Blog post -
How to deliver a written speech without sending your audience to sleep
There's little that turns audiences off faster than a presenter who reads out a written speech. At best, they tune out and turn their attention to their smart phone. At worst, they literally fall asleep!
But even if you prefer to ad lib your speeches and presentations, sometimes you can't avoid scripting them. For example, if you are delivering it on someone else's behalf, or you've been too busy to think about it and so your comms lead or Executive Assistant has written the speech for you.
Delivered well, there is no reason a speech can't be as engaging as an ad libbed presentation. Having started my career as a radio current affairs show host and news reader, I would like to offer these seven insights to help you:
- Write it yourself – if possible, it must be in your own voice, using words and phrases you usually use. This is called congruence. It will sound stilted and unnatural if your speech is incongruent.
- Pre-read – whether you wrote it yourself, or someone wrote it for you, you must pre-read the script aloud. Only this way can you really tell where to take breaths, which is essential to sounding natural. Reading the script silently in your head doesn't work.
- Get set to re-write it – Sorry, but the first draft is highly unlikely to be the final one. Usually, you discover during pre-reading that your written sentences are too long. Break them up. Also, create a new paragraph for every sentence. Use the active voice, and reduce the number of commas in your script by avoiding sub-clauses.
- Print it properly – Be sure to print the document in a way that makes it easy for you to present from. Sounds obvious, but how to print it is often an after-thought. It shouldn't be. Use Verdana font of at least 14 point size, and double space your lines. Print the paper single-sided, to avoid losing track of which page you are on. It can be okay to print 2-per-page so you can fold the A4 sheet into the smaller A5. This is especially useful if there is no rostrum and you have to hold the papers while speaking. But be sure to compensate for this by enlarging the font.
- Mark the page – There are certain symbols and annotations we use in radio presenting to prompt where to place breaths, pauses and emphases, but also where to avoid breaths and pauses so that linked terms run on during delivery. I find hand-written annotations much more effective than using underline, italics, bolds and all-caps functions in Word.

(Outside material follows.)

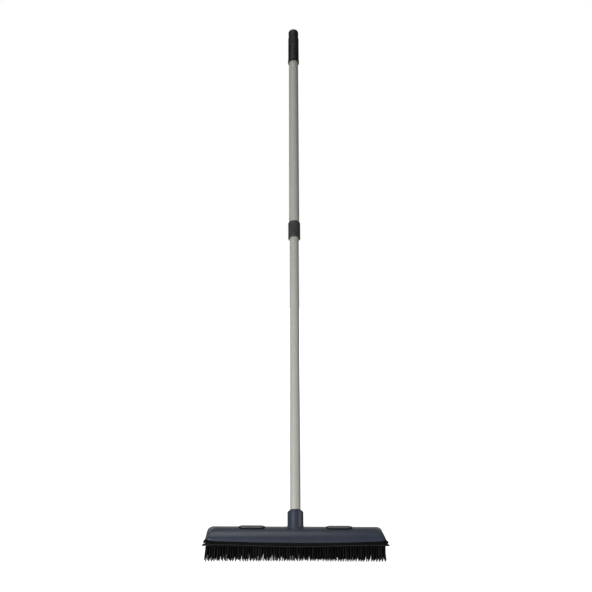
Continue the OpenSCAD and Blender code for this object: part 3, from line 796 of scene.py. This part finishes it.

- Avoid reading from a screen – Some presenters read their script from their iPad or smart phone, ostensibly to save paper and look hip. But a lot can go wrong: Having to fumble to re-enter the password because the screen has gone off just as you get on stage. Or the text is too small. Or you lose your place in your script. Or the battery runs out. Others prefer to read from a teleprompter, but because of the very nature of the device this can be more of a hinderance than a help. You need to know how to use the prompter, or if someone is advancing it for you they need to be in sync with you (harder than it looks). But most of all, a prompter does not allow for peripheral vision or on-screen markings. My advice is: don't use a screen of any sort, including a prompter.
- Go off script – You might like to ad lib additional information or anecdotes at certain places in your script. Mark on the page the spots where you want to insert these. Going off-script gives your audience a change of pace and a return to communication from the heart, so that even if your delivery doesn't engage them, the "light and shade" brought about by going off-script will.
Even if you do all of the above, reading a script doesn't absolve you from all the other things you ought to be doing during a presentation, such as making meaningful eye-contact with your audience, or fostering interaction and engagement. A written script might be a crutch to help you deliver complicated or precise information, but it's no excuse to sound like a chat bot.